━━ The input
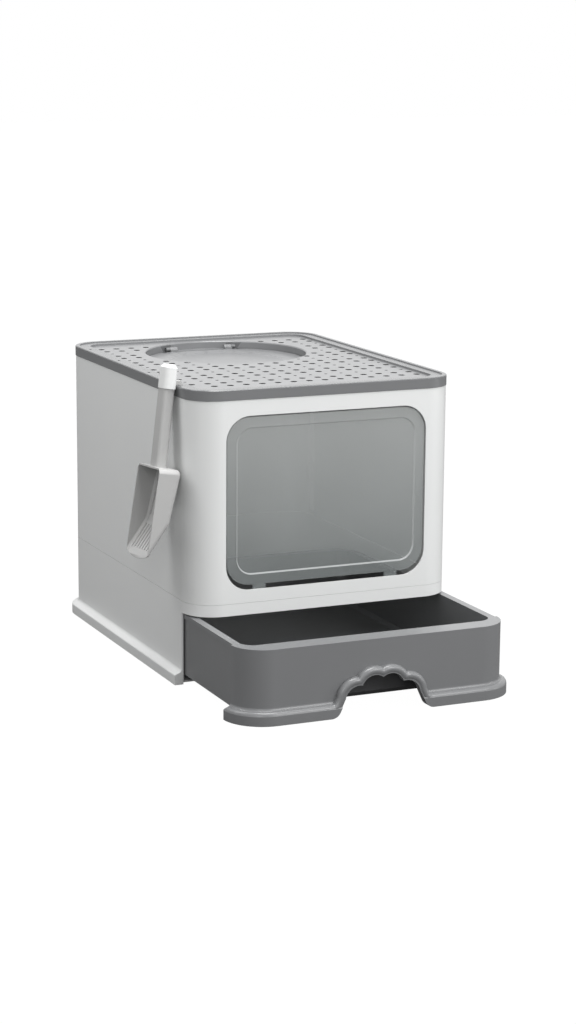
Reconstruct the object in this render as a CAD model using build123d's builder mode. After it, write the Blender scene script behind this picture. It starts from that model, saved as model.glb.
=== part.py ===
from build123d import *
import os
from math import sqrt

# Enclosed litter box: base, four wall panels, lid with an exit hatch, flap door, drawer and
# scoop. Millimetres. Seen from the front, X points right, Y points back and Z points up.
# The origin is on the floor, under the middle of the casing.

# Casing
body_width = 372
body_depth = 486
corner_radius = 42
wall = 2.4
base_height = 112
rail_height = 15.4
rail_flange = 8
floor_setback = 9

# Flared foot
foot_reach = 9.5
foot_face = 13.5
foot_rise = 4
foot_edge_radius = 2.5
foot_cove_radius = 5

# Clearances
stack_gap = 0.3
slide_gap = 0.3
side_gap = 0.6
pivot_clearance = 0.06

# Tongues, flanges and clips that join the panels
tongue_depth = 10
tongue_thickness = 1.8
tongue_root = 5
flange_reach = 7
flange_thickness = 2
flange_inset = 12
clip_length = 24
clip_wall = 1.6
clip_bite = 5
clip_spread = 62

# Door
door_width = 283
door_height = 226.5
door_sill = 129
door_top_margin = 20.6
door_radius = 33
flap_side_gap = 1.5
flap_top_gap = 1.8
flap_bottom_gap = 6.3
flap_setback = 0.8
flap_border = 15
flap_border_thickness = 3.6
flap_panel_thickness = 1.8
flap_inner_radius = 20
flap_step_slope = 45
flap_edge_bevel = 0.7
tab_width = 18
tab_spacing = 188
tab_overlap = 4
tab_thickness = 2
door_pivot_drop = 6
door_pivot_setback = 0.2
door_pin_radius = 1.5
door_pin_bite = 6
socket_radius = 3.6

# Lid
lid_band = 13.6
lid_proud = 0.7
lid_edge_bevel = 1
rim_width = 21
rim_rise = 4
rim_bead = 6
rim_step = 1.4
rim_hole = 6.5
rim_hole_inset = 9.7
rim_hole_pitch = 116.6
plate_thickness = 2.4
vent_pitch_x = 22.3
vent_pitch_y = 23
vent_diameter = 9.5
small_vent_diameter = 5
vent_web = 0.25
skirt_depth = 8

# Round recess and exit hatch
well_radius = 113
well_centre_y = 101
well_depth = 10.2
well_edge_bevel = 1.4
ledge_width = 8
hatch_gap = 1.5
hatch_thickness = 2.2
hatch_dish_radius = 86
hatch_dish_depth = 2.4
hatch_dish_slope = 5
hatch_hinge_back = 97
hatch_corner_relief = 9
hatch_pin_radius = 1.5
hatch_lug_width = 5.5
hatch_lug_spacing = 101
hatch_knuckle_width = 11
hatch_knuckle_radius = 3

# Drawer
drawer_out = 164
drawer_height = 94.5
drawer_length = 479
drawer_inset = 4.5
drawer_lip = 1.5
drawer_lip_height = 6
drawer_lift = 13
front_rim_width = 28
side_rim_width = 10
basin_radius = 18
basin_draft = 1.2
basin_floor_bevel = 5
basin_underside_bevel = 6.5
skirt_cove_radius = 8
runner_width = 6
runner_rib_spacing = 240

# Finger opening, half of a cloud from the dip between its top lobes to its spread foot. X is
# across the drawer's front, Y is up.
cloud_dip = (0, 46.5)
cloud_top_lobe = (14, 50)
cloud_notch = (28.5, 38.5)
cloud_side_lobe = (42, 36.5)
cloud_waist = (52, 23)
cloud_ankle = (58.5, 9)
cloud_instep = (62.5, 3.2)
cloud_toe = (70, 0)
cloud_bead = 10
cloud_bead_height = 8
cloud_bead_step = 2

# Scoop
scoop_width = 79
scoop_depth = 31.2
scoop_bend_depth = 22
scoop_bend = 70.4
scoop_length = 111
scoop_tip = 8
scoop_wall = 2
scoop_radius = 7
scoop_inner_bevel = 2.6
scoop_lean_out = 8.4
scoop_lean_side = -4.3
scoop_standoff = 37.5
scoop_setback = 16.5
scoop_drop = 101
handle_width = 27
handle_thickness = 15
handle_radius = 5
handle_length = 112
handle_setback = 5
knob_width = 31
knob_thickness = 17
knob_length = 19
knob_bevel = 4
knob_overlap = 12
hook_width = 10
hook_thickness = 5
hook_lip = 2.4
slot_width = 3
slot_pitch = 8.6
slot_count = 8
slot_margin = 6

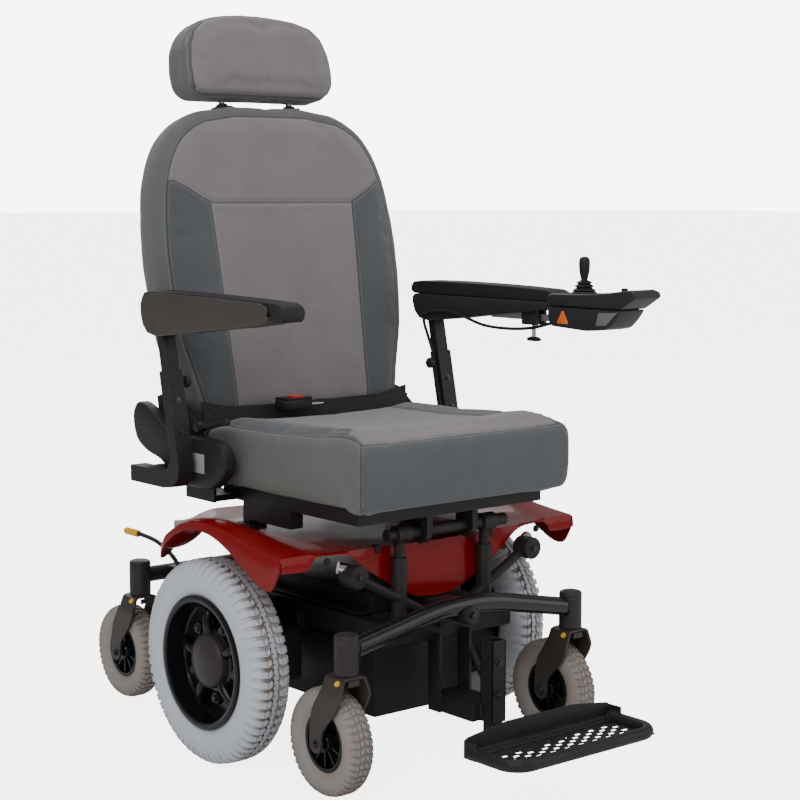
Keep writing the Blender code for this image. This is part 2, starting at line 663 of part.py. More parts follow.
━━━━
◆ Task instructions: Beginning at the top of the data, please return every line until and including the line containing "skirt_depth = 8", copied exactly, and nothing past it.

◆ Response to this exercise:
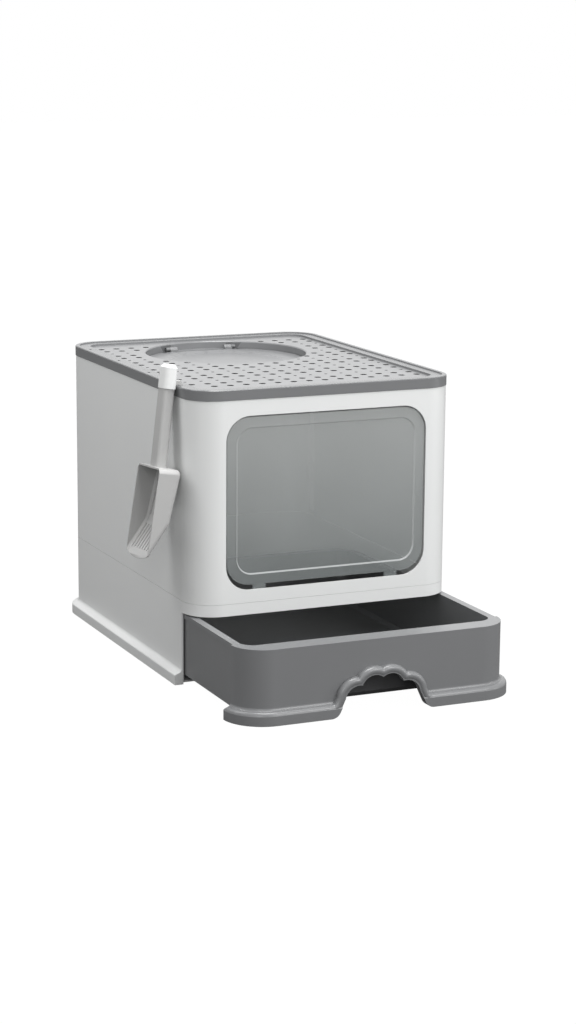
Reconstruct the object in this render as a CAD model using build123d's builder mode. After it, write the Blender scene script behind this picture. It starts from that model, saved as model.glb.
=== part.py ===
from build123d import *
import os
from math import sqrt

# Enclosed litter box: base, four wall panels, lid with an exit hatch, flap door, drawer and
# scoop. Millimetres. Seen from the front, X points right, Y points back and Z points up.
# The origin is on the floor, under the middle of the casing.

# Casing
body_width = 372
body_depth = 486
corner_radius = 42
wall = 2.4
base_height = 112
rail_height = 15.4
rail_flange = 8
floor_setback = 9

# Flared foot
foot_reach = 9.5
foot_face = 13.5
foot_rise = 4
foot_edge_radius = 2.5
foot_cove_radius = 5

# Clearances
stack_gap = 0.3
slide_gap = 0.3
side_gap = 0.6
pivot_clearance = 0.06

# Tongues, flanges and clips that join the panels
tongue_depth = 10
tongue_thickness = 1.8
tongue_root = 5
flange_reach = 7
flange_thickness = 2
flange_inset = 12
clip_length = 24
clip_wall = 1.6
clip_bite = 5
clip_spread = 62

# Door
door_width = 283
door_height = 226.5
door_sill = 129
door_top_margin = 20.6
door_radius = 33
flap_side_gap = 1.5
flap_top_gap = 1.8
flap_bottom_gap = 6.3
flap_setback = 0.8
flap_border = 15
flap_border_thickness = 3.6
flap_panel_thickness = 1.8
flap_inner_radius = 20
flap_step_slope = 45
flap_edge_bevel = 0.7
tab_width = 18
tab_spacing = 188
tab_overlap = 4
tab_thickness = 2
door_pivot_drop = 6
door_pivot_setback = 0.2
door_pin_radius = 1.5
door_pin_bite = 6
socket_radius = 3.6

# Lid
lid_band = 13.6
lid_proud = 0.7
lid_edge_bevel = 1
rim_width = 21
rim_rise = 4
rim_bead = 6
rim_step = 1.4
rim_hole = 6.5
rim_hole_inset = 9.7
rim_hole_pitch = 116.6
plate_thickness = 2.4
vent_pitch_x = 22.3
vent_pitch_y = 23
vent_diameter = 9.5
small_vent_diameter = 5
vent_web = 0.25
skirt_depth = 8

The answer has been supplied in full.